There were many words in these books that I did not understand and had never heard anyone use in speech. So I thought quite a bit about what they probably meant as I skipped over them. I looked at how these mystery words functioned in the sentence and attempted to judge their relative importance. If they were qualifying words, well, that was more important than an adverb or a descriptive word of what was happening in a sequence when I could understand some of the other words. I came to realize and invent interesting ways to find out what a word meant besides just asking someone else or looking it up in the dictionary.

For instance, if the word seemed to be a descriptive word, I tried these words out in normal conversation and looked at how grown up people reacted.

Because of this, when I encounter reading that I’d like to do (such as a paper on the Polyvagal theory,) I fall back on using my old tricks. In practice, one of my actual strategies would be that I would mentally leave a “blank” in the spaces where I’d run into a word(s) that had an unknown meaning. Then once I read the sentence, I’d guess what similar or vague words that I actually knew would suffice to belong in the blank spots. Sometimes I would diagram the sentence to distill it down to its most simplistic forms so I could understand what function the words might have to the meaning.

This strategy works really well when you’re doing something like reading F.M. Alexander’s books. I’ll let Catherine Kettrick, who has a degree in linguistics and is also an Alexander Technique teacher from an Alexander school called the Performance School in Seattle, WA, give an example from her website “study guide” section at http://www.performanceshool.org

To read Alexander’s long sentences with understanding, you have to be willing to go a bit slowly, figure out the subject and verb, see the different clauses and figure out their subjects and verbs, and hold them all in relation to one another til you get to the end of the sentence. To do this, it is helpful to answer the question posed by each clause as you go along. For example, here is the first sentence from the second chapter of The Use of the Self, “Use and Functioning in Relation to Reaction:” “The reader who reviews the experiences that I have tried to set down in the previous chapter will notice that at a certain point in my investigation I came to realize that my reaction to a particular stimulus was constantly the opposite of that which I desired, and that in my search for the cause of this, I discovered that my sensory appreciation (feeling) of the use of my mechanism was so untrustworthy that it led me to react by means of a use of myself which felt right, but was, in fact, too often wrong for my purpose” (p. 39).

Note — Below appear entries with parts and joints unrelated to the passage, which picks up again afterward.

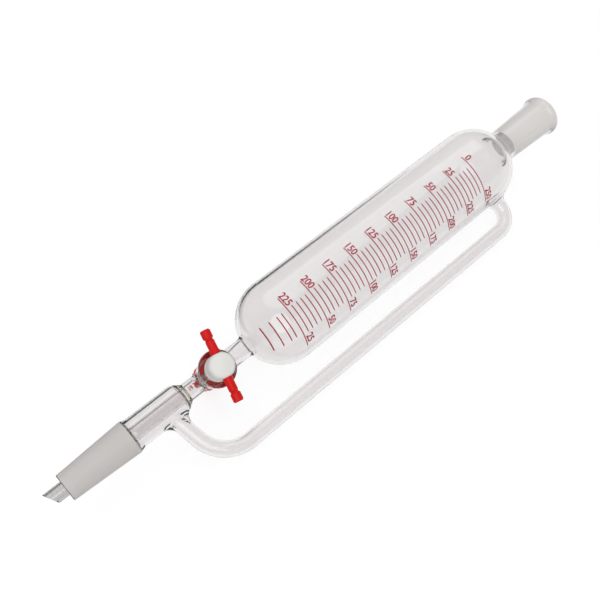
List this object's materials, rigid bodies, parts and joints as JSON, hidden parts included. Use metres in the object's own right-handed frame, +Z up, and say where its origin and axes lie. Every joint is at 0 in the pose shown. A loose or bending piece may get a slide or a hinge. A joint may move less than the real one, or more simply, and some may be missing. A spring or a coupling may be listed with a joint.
{
  "type": "pressure-equalizing addition funnel",
  "caption": "Long glass funnel with a stopcock and bar handle, a drip tube through a ground cone, and a side arm that leads pressure back above the liquid.",
  "frame": {"origin": "on the bench, under the middle of the funnel as it lies at rest", "axes": "+X along the funnel towards its upper joint, +Z up; the funnel lies rolled towards its side arm, so the stopcock's handle points up and over"},
  "size_m": [0.3702, 0.0628, 0.058],
  "materials": {
    "clear_glass": "clear, with frosted ground joints and a printed red scale",
    "white_ptfe": "waxy white, turned",
    "red_plastic": "moulded, semi-gloss",
    "black_rubber": "smooth"
  },
  "bodies": {
    "funnel": {"glass_funnel": "clear_glass"},
    "plug": {"stopcock_plug": "white_ptfe", "handle_bar": "red_plastic"},
    "washer_ring": {"keyed_washer": "red_plastic", "o_ring": "black_rubber"},
    "nut": {"retaining_nut": "red_plastic"}
  },
  "joints": [
    {"name": "plug_turn", "type": "hinge", "parent": "funnel", "child": "plug", "pos_m": [-0.08362, 0.00704, 0.02484], "axis": [0.0021, -0.5058, 0.8627], "continuous": true},
    {"name": "nut_travel", "type": "slide", "parent": "plug", "child": "washer_ring", "axis": [-0.0021, 0.5058, -0.8627], "range_m": [0, 0.006]},
    {"name": "nut_turn", "type": "hinge", "parent": "washer_ring", "child": "nut", "pos_m": [-0.08362, 0.00704, 0.02484], "axis": [-0.0021, 0.5058, -0.8627], "range_deg": [0, 1440.1]}
  ],
  "couplings": [
    {"joint": "nut_turn", "follows": "nut_travel", "rad_per_m": 4188.8}
  ]
}
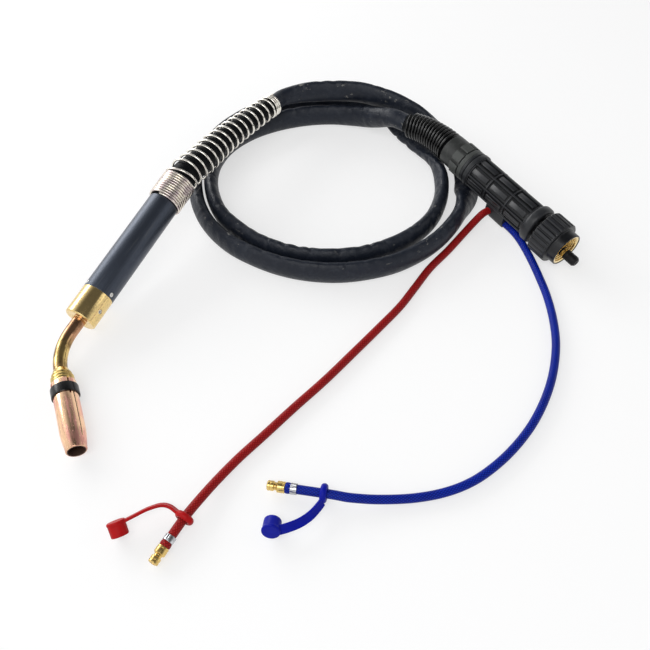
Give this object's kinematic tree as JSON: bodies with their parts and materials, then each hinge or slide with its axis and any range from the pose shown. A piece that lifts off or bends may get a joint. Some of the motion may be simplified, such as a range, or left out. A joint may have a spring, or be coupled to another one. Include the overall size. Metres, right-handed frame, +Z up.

Taking this sentence apart we find “The reader (subject) will notice” (verb). What reader you ask? “The reader who reviews the experiences…” What experiences? “…that I have tried to set down in the previous chapter…” So: “The reader who reviews the experiences that I have tried to set down in the previous chapter will notice…” What? “…that at a certain point in my investigation I came to realize…” Realize what? “…that my reaction to a particular stimulus was constantly the opposite of that which I desired…” Here is the end of the first major thought grouping in this paragraph. The “and” is used to mark the division between the two major thoughts in the paragraph. “…and that in my search for the cause of this, I discovered… ” Discovered what? (Here comes the second major thought) “…that my sensory appreciation (feeling) of the use of my mechanisms was so untrustworthy that it led me…” Led me where? “… to react by means of a use of myself which felt right, but…” (Pay attention– “But” signals a contrast–) “…but was, in fact, too often wrong for my purpose.”

Then again, if you don’t really understand a subject that you want to know more about, you can probably search the web and find someone else who will explain it to you in a way that you can understand. If you still don’t understand it, you can probably find a tutorial about it on YouTube.